Geoff McKay, a Managing Director at Vulcan Capital, said, “We have enjoyed working with the entire PAA team over the last four years to build value together at PNGS. Through our significant equity position in PAA, we will continue to be a meaningful participant in the growth of this and PAA’s other businesses, and we look forward to continuing to support PAA’s future success.”
The transaction was approved by the board of directors of the general partner of PAA and by its conflicts committee. The conflicts committee, which is comprised entirely of independent directors, received a fairness opinion from Simmons & Company International with respect to the consideration paid by PAA in this transaction.
PAA management intends to recommend to its board of directors an increase in the Partnership’s quarterly distribution level to $0.92 per unit, or $3.68 per unit on an annualized basis, effective with the November 2009 distribution, subject to adverse developments in the economic and financial markets, or other events that would make such recommendation inappropriate. To enhance PAA’s distribution coverage ratio over the next 24 months as cash flows ramp-up from expansion activities, PAA’s general partner has agreed to reduce its incentive distributions by an aggregate of $8 million over the next two years – $1.25 million per quarter for the first four quarters and $0.75 million per quarter for the next four quarters. The IDR reduction will become effective with the planned November 2009 distribution increase.
Conference Call
The Partnership will host a conference call at 10:00 AM (Central); 11:00 AM (Eastern) on Friday, August 28, 2009, to discuss the acquisition. Specific items to be addressed in this call include:
1.
a brief description of the transaction;
2.
the Partnership’s financing plans for funding the transaction;
3.
the strategic rationale for the transaction;
4.
an overview of the PNGS assets and business;
5.
certain accounting matters important to an understanding of the transaction impacts on PAA; and
6.
the anticipated financial performance of PNGS.
Webcast Instructions
To access the Internet webcast, please go to the Partnership’s website at www.paalp.com, choose “Investor Relations,” then choose “Conference Calls.” Following the live webcast, the call will be archived for a period of sixty (60) days on the Partnership’s website.

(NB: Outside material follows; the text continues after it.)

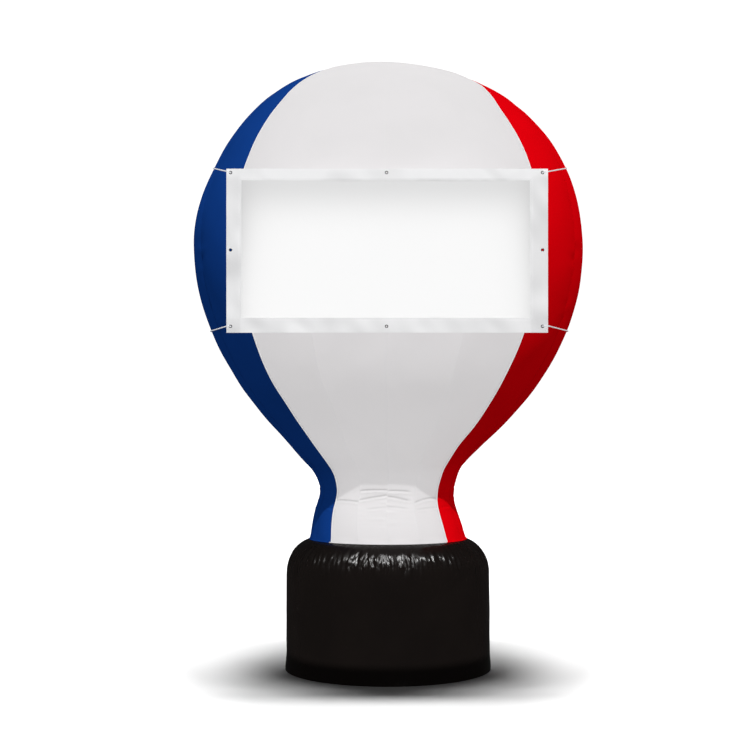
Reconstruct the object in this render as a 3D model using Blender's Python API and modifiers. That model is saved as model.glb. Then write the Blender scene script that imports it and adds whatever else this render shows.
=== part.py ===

If you are unable to participate in the webcast, please dial 800-288-8974, or, for international callers, 612-332-0335 at approximately 9:55 AM (Central). No password or reservation number is required. You may access the slide presentation accompanying the conference call a few minutes prior to the call under the Conference Call Summaries portion of the Conference Calls tab of the Investor Relations section of PAA’s website at www.paalp.com.
Telephonic Replay Instructions
To listen to a telephonic replay of the conference call, please dial 800-475-6701, or, for international callers, 320-365-3844, and replay access code 113862. The replay will be available beginning Friday, August 28, 2009, at approximately 12:00 PM (Central) and continue until 11:59 PM (Central) on Monday, September 28, 2009.
Plains All American Pipeline, L.P. is a publicly traded master limited partnership engaged in the transportation, storage, terminalling and marketing of crude oil, refined products and liquefied petroleum gas and other natural gas related petroleum products. Through its ownership in PAA Natural Gas Storage, the partnership is also engaged in the development and operation of natural gas storage facilities. The Partnership is headquartered in Houston, Texas.